You signed up for a race and it was already full by the time you got to check out and now you are on the wait list. What does that mean? Will you get into the race? When and how will you know?
With the rising popularity of trail and ultra running, races are filling up more quickly than ever. The 2018 Mt. Hood 50K filled in just 26 minutes, whereas the 2017 race took four hours. Our brand new Wy’east Wonder 50M and 50K filled up in just 12 days. The Stumptown Trail Runs took two weeks to sell out last year.
Luckily many races have wait lists. A wait list is a list that is generated when people sign up for a sold-out race. It is a great feature that allows people to run a race who didn’t get in before it sold out. People are placed on the wait list in the order they register.
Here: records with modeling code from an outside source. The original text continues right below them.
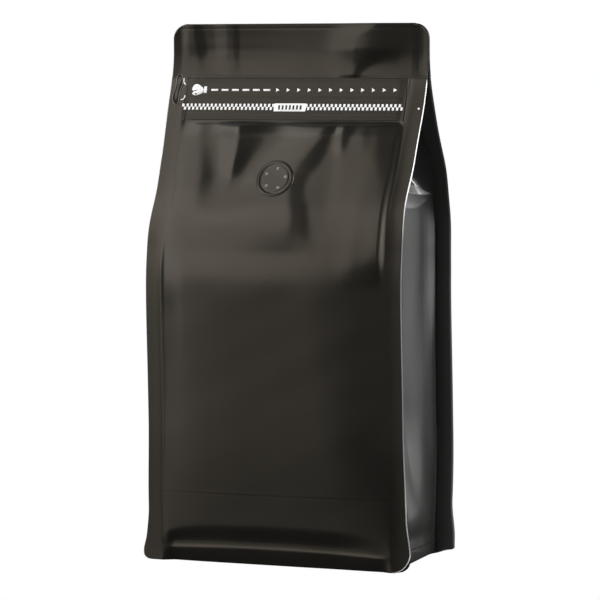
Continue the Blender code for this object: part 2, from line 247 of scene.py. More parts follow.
def reliefOf(strips, across, low, high, settle=None):
    # sums the strips' steepness on a fine grid, adds it up from left to right, and reads heights off that;
    # what is left over at the right fades out between the two places in settle
    xs = np.linspace(-across, across, 421)
    zs = np.linspace(low, high, 181)

    def ease(t):
        t = np.clip(t, 0.0, 1.0)
        return t * t * (3 - 2 * t)

    steep = np.zeros((len(zs), len(xs)))
    for (first, last), rows in strips.values():
        rows = np.array(rows[::-1], float)
        start, end, slope = (np.interp(zs, rows[:, 0], rows[:, axis])[:, None] for axis in (1, 2, 3))
        t = (xs[None, :] - start) / (end - start)
        steep += slope * ease(t / first) * (1 - ease((t - last) / (1 - last)))
    rise = np.cumsum(steep, axis=1) * (xs[1] - xs[0])
    if settle:
        first, last = settle
        rise -= rise[:, -1:] * ease((xs[None, :] - first) / (last - first))
    reach = 1.8  # up and down, over which the rows are softened
    spread = np.arange(-6, 7) * (zs[1] - zs[0])
    weights = np.exp(-((spread / reach) ** 2))
    padded = np.pad(rise, ((6, 6), (0, 0)), mode="edge")
    rise = sum(weight * padded[row : row + len(zs)] for row, weight in enumerate(weights)) / weights.sum()

    def read(x, z):
        column = min(max((x + across) / (2 * across) * (len(xs) - 1), 0.0), len(xs) - 1.001)
        row = min(max((z - low) / (high - low) * (len(zs) - 1), 0.0), len(zs) - 1.001)
        i, j = int(row), int(column)
        upper = mix(rise[i, j], rise[i, j + 1], column - j)
        return float(mix(upper, mix(rise[i + 1, j], rise[i + 1, j + 1], column - j), row - i))

    return read


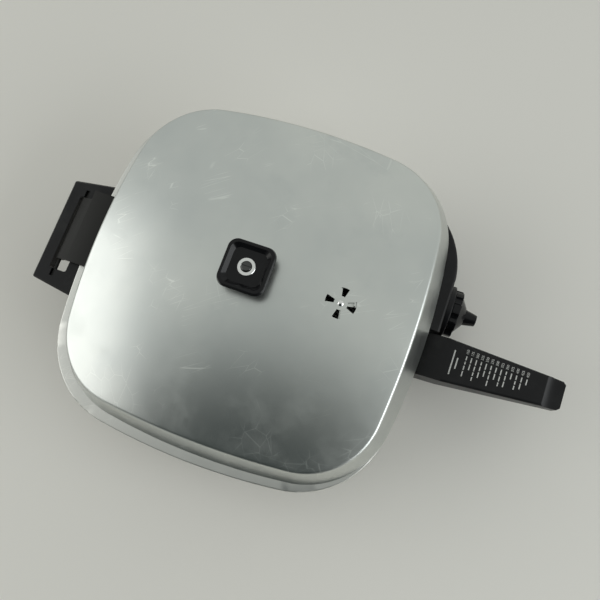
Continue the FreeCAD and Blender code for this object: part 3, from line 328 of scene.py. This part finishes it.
@dataclass(frozen=True)
class WornMetal:
    """Bare metal with clouds of tone, a fine grain, smudges and scratches in several directions."""

    name: str
    colour: Colour
    shade: Colour
    roughness: float
    smudge: float = 0.12
    grain: float = 0.00002
    scratch_spacing: float = 55.0
    stain: float = 0.3
    scratch_amount: float = 0.37
    scratch_shine: float = 0.5
    scratch_light: float = 1.3
    scratch_angles: tuple[float, ...] = (0.35, 1.25, 2.2, 2.75)
    scratch_thin: float = 0.012
    scratch_mask: float = 9.0
    spacing_growth: float = 0.37
    thin_growth: float = 0.004
    mask_growth: float = 5.0
    clouds: Patches = Patches(6.0, 4.0, 0.55, 0.25, 0.78)
    smears: Patches = Patches(26.0, 6.0, 0.7, 0.42, 0.7)
    stains: Patches = Patches(17.0, 5.0, 0.62, 0.50, 0.72)
    grain_scale: float = 1400.0
    grain_roughness: float = 0.08
    scratch_roughness: float = 0.06

    def scratches(self, maker: MaterialMaker) -> Value:
        """The scratches of all directions together.

        Each direction after the first has its spacing, width and mask grown by even steps.

        Args:
            maker: the material under construction.

        Returns:
            1 in a scratch and 0 elsewhere.
        """
        lines = [Scratches(angle, self.scratch_spacing * (1 + self.spacing_growth * k),
                           self.scratch_thin + self.thin_growth * k, self.scratch_mask + self.mask_growth * k,
                           self.scratch_amount).on(maker)
                 for k, angle in enumerate(self.scratch_angles)]
        return sum(lines[1:], lines[0]).lowest(1.0)

    def build(self) -> bpy.types.Material:
        """Make the material: toned and stained metal, lighter and rougher in its scratches.

        Returns:
            The material.
        """
        maker = MaterialMaker(self.name)
        grain = maker.noise(self.grain_scale, 3.0, 0.7)
        lines = self.scratches(maker)
        clouded = maker.mix(self.clouds.on(maker), self.shade, self.colour)
        toned = maker.mix(self.stains.on(maker) * self.stain, clouded, self.shade)
        light = tuple(min(1.0, c * self.scratch_light) for c in self.colour)
        rough = (self.smears.on(maker) * self.smudge + (grain - 0.5) * self.grain_roughness
                 + lines * self.scratch_roughness + self.roughness)
        return maker.surface(Base_Color=maker.mix(lines * self.scratch_shine, toned, light), Metallic=1.0,
                             Roughness=rough, Normal=maker.bump(grain * 0.5 - lines, self.grain))


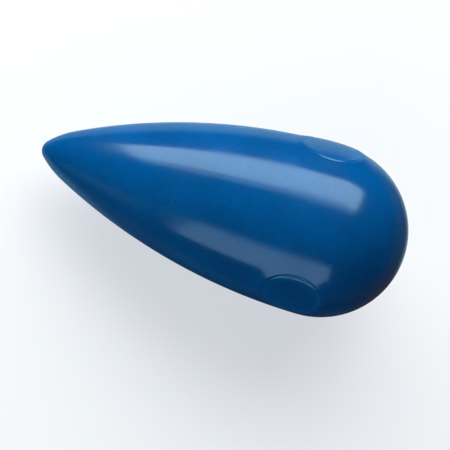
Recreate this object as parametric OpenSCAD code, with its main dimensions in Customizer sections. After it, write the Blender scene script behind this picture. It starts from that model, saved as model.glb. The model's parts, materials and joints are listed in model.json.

The race director has the ability to invite the first person on the wait list into the race, when a registered runner drops out. For Go Beyond Racing races, there is no charge to get on a wait list. You can see where you are on a wait list at any time by clicking the Wait List link on the Ultrasignup page for that race.
When you are selected off a wait list, you receive an email from Ultrasignup. You can reject or accept that invitation to move into the race. If you accept the invitation, your credit card is charged. If you reject the invite, your credit card is not charged and you are removed from the wait list and the race director can invite the next person on the list.
A common question we get from runners is “what are my chances of getting into the race?” The answer is that it depends. It depends on how many people are ahead of you on the wait list, and how many people are going to drop from the registered list. We typically see more people dropping out of longer distance races, like 50-miles and 100-miles, than 50Ks or half marathons.
Some races we’ve gone through the entire wait list, like Mountain Lakes 100 in 2017. We’ve even had a situation two years ago with Mt. Hood 50M where someone signed up for the wait list a week before the race, and got in. We also have wait lists that don’t move much at all. Keep in mind that new people are getting added to the wait list all the time, as new people register for the race. Runners can also remove themselves from the wait list if they decide they no longer want to be on it.
A lot of wait list activity happens in the last couple weeks before the race. Then you have more people dropping out of the race because they are injured or admitting to themselves that they are just not ready to run. At that same time, people on the wait list aren’t accepting their invitations because they are injured, or undertrained, or have made other plans for that date.
We tell people that if you are on a wait list and really want to run the race, train like you are going to get in so you’ll be ready and keep an eye on the list to see how you move up.